NGC2276 星を撒き散らす、銀河・・・?
この、NGC2276は、ケフェウス座方向1億2000万光年のところにある。
たくさんの新しい星を纏った、実に煌びやかな銀河だ。
さて、この銀河、一見してその異常な姿に気づくと思う。
渦巻銀河であるのだが、その渦の形が歪んでいる。
銀河の中心核バルジも真ん中になく、画像の左上に寄っている。
なぜこんな形になるのだろうか。
おかしいと思ったら、近くにより大きな銀河NGC2300(写真右側のオレンジ色に輝く銀河)という楕円銀河あった。
このNGC2300の引力によって、NGC2276銀河は引き寄せられ、その渦を構成する星々が画面右側の方向に引き伸ばされて、このように形が崩れているのだ。
なるほどね。
・・・ということだけでは済まなかった。
もう一度、最初のクローズアップ写真を見てみよう。
渦巻きが歪んでいる他に、何か気づかなかっただろうか。
・・・・
星の光具合は、どうだろう。
そう、左側、左側上半分に明るい、青色やピンクの星が集中している。
これは、何を意味しているかというと、新しい星の誕生が、この部分で集中的に起きているということです。
ほうそうか。
・・・・・・・・・・・何か?
なんで?
新しい星が誕生するということは、そこに星間ガスが密集して圧縮されているということです。
ここ数十年の観測でも、この銀河では頻繁に超新星爆発が起きていることわかっている。
超新星爆発は、巨大な星が爆発するのであるが、そんな巨大な星は、通常數十個から数百個に一つの割合でしかできない。
それが、この領域では、たくさんできる。
ということは、それだけたくさん星が誕生しているということである。
つまりは、それだけ、ガスが集積されているということになる。
どうして、この左側上部にガスが密集して圧縮されるのか。
いや〜、この銀河の右側に隣接するNGC2300銀河に引き寄せられたんじゃない、と思うかもしれないが、それだと左側というのが説明つかない。
だってそうでしょう。
右に引っ張られたら、右側に集まるでしょう。
まして、右に行けば行くほどNGC2300銀河の重力が強まるのだから、それより遠くなる左側にガスが集まるというのは、おかしい。

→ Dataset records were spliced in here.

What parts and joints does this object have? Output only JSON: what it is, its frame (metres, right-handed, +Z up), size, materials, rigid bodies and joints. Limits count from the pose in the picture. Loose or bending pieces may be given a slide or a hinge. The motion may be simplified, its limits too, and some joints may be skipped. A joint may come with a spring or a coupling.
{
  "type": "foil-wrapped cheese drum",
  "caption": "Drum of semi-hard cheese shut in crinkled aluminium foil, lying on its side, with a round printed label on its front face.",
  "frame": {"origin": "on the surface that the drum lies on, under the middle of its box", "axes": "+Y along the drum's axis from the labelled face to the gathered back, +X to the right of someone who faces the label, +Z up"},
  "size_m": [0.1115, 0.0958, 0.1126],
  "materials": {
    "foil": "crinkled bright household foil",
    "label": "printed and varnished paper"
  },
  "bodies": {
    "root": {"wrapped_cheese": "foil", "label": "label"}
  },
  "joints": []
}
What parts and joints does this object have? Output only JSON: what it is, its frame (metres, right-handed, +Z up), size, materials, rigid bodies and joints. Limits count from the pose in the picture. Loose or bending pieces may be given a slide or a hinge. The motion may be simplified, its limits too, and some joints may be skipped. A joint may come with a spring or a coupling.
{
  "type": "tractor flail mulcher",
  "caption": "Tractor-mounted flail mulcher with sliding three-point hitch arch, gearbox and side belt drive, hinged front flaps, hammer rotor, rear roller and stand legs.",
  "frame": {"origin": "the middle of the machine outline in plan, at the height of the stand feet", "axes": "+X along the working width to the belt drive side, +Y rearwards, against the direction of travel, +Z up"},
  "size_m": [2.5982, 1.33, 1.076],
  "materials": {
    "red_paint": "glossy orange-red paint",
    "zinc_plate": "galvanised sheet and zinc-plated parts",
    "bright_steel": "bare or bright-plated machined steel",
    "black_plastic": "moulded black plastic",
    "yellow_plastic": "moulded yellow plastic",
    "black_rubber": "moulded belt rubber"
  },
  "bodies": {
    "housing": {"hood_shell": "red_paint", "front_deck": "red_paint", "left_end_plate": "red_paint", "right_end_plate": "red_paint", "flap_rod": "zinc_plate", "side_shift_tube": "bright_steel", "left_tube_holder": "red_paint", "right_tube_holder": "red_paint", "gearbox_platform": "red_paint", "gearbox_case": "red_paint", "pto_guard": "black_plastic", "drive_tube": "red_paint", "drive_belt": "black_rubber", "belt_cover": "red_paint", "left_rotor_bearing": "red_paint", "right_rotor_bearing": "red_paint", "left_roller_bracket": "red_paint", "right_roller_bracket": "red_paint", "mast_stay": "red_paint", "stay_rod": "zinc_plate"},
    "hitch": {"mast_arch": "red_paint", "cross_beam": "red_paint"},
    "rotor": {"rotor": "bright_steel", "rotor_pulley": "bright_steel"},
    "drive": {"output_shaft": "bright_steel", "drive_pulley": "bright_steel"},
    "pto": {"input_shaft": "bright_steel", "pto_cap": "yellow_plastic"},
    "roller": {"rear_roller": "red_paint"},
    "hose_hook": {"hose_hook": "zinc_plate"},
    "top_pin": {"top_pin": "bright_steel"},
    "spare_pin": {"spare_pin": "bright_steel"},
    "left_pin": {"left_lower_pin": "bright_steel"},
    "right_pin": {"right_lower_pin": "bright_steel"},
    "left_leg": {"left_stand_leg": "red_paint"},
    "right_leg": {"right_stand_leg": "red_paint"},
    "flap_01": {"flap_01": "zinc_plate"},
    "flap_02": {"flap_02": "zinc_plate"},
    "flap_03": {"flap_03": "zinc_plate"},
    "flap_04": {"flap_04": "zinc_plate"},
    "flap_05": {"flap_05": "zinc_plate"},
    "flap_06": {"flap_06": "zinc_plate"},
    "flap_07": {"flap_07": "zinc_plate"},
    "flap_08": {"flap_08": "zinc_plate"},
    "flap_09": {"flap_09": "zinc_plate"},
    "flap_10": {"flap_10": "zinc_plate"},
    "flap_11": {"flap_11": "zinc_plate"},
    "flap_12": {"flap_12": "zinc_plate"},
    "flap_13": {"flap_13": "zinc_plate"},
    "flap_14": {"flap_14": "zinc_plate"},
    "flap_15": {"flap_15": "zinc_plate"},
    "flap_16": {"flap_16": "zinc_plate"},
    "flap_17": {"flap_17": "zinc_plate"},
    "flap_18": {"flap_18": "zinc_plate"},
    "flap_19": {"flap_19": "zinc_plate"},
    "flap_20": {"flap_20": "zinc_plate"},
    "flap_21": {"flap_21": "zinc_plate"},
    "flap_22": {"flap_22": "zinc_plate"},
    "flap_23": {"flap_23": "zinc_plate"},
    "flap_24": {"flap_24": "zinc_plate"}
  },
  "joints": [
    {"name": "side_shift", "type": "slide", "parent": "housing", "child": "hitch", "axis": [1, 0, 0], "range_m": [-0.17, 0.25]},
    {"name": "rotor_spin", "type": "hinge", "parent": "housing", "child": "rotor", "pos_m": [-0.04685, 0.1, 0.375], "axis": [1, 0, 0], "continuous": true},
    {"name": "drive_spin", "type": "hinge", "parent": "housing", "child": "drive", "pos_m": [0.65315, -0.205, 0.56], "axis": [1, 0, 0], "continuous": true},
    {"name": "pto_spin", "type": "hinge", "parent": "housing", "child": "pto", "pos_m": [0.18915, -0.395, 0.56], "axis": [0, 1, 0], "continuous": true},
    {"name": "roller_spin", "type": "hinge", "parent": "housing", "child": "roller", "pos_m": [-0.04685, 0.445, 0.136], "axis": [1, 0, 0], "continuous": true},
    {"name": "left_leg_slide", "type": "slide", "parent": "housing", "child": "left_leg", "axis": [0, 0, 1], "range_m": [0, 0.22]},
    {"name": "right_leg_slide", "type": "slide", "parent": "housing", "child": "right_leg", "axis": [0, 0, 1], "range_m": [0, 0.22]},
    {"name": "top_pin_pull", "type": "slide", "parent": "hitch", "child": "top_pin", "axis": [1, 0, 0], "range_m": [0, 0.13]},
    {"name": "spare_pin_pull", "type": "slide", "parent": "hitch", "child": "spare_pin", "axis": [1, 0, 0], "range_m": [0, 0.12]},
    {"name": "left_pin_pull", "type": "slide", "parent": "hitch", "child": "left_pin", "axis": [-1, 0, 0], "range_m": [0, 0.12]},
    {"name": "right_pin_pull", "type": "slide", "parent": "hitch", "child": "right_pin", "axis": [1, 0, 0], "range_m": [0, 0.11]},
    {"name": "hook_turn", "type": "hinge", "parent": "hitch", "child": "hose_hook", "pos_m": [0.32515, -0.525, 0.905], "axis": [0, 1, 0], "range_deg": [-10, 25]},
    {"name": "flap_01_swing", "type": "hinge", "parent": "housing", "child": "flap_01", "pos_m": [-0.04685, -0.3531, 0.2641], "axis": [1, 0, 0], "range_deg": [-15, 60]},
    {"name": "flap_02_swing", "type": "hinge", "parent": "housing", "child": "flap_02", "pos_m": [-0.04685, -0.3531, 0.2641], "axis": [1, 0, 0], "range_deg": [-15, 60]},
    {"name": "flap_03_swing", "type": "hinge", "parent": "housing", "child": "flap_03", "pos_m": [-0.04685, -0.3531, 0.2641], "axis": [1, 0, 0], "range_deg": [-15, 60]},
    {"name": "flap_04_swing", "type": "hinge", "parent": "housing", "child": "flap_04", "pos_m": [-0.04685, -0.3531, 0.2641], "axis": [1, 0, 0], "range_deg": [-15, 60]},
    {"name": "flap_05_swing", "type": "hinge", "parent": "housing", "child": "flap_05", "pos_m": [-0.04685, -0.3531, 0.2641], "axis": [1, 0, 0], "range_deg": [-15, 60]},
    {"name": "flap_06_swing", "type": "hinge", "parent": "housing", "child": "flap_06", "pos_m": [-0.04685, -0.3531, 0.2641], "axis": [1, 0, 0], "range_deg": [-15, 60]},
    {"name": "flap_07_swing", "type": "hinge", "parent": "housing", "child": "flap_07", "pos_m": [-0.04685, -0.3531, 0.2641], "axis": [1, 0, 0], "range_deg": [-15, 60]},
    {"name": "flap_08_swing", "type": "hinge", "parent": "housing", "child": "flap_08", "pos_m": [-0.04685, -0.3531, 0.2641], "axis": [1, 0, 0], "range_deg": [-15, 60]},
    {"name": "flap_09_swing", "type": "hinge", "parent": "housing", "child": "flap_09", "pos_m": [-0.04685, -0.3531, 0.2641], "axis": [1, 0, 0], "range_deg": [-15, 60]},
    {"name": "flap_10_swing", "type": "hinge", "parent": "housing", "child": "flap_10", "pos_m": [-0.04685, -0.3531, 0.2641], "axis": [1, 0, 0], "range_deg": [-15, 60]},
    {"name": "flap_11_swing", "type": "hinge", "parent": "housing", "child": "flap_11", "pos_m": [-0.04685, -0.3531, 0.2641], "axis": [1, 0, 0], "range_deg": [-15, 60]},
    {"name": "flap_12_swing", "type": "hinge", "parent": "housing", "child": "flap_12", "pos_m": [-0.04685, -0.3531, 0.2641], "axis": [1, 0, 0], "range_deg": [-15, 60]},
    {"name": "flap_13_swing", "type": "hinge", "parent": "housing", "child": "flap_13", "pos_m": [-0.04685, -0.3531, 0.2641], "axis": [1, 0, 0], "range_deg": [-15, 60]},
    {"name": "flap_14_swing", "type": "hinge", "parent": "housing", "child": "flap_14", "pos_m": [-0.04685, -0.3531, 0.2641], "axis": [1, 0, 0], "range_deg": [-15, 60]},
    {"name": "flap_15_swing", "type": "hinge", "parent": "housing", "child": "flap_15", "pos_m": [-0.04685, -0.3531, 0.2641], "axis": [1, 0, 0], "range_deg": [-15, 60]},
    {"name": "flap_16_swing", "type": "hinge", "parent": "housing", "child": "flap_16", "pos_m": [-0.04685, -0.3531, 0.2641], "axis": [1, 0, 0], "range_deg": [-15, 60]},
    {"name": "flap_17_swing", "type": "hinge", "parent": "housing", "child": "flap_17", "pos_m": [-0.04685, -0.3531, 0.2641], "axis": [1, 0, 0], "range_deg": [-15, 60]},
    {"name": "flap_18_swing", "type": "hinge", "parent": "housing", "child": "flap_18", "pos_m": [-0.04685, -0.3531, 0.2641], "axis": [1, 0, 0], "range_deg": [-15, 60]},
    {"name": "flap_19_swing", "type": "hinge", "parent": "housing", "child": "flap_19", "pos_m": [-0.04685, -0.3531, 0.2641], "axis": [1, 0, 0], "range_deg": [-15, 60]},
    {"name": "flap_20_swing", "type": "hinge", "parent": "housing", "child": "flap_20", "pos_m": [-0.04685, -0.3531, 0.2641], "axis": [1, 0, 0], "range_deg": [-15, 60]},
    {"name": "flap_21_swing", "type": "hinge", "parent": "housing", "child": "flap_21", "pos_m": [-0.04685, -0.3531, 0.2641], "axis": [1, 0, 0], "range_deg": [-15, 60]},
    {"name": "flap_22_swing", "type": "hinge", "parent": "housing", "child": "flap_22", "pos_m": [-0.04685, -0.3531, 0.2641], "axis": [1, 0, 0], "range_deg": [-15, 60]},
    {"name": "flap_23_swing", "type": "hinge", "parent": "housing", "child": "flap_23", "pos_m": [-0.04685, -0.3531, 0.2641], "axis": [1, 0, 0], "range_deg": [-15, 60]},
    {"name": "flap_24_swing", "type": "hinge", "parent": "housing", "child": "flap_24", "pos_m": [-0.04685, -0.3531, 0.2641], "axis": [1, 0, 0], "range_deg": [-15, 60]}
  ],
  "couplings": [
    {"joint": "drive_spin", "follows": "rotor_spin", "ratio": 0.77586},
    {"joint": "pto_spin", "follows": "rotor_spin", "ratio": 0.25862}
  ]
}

一つの解釈は、NGC2276銀河は、銀河間にあるガスの塊の中を突っ切るように動いていて(NGC2300に引っ張られるよりも、速く)、その結果、NGC2276銀河の内部にあるガスが、銀河間ガスに押し出されて、左側に集まった、という理論。
実際、NGC2300群の深部X線画像を見ると、NGC2276に圧力をかけるほどの高温のガスがあることがわかったのです。
それが下の写真。
ほう、そういうことだったのか。
しかし、・・・
まだあるのか!
この銀河間のガス。
今までは、銀河団クラスのところには、存在するとわかっていたのだが、小さい銀河のグループ、たとえば、我々の天の川銀河が属する、ローカル銀河群のようなものには、存在しない(ガスを引き留めておけるほどの、重力がないから)と考えられてきたのです。
しかし、NGC2276は、NGC2300を中心とする、小さい銀河群に所属していても、銀河団クラスには、属していない。
ということは、NGC2276が例外なのか、あるいは、我々のローカル銀河群が例外なのか、という問題が出てきたのでありました。
多分、NGC2276が例外。
じゃあ、なぜ、星間ガスを大量に引き止めて置けるのか。
多分、この銀河群には、暗黒物質が大量に存在しているのであろう。
そうでなければ、ガスは拡散してしまっているはずだからだ。・・・と。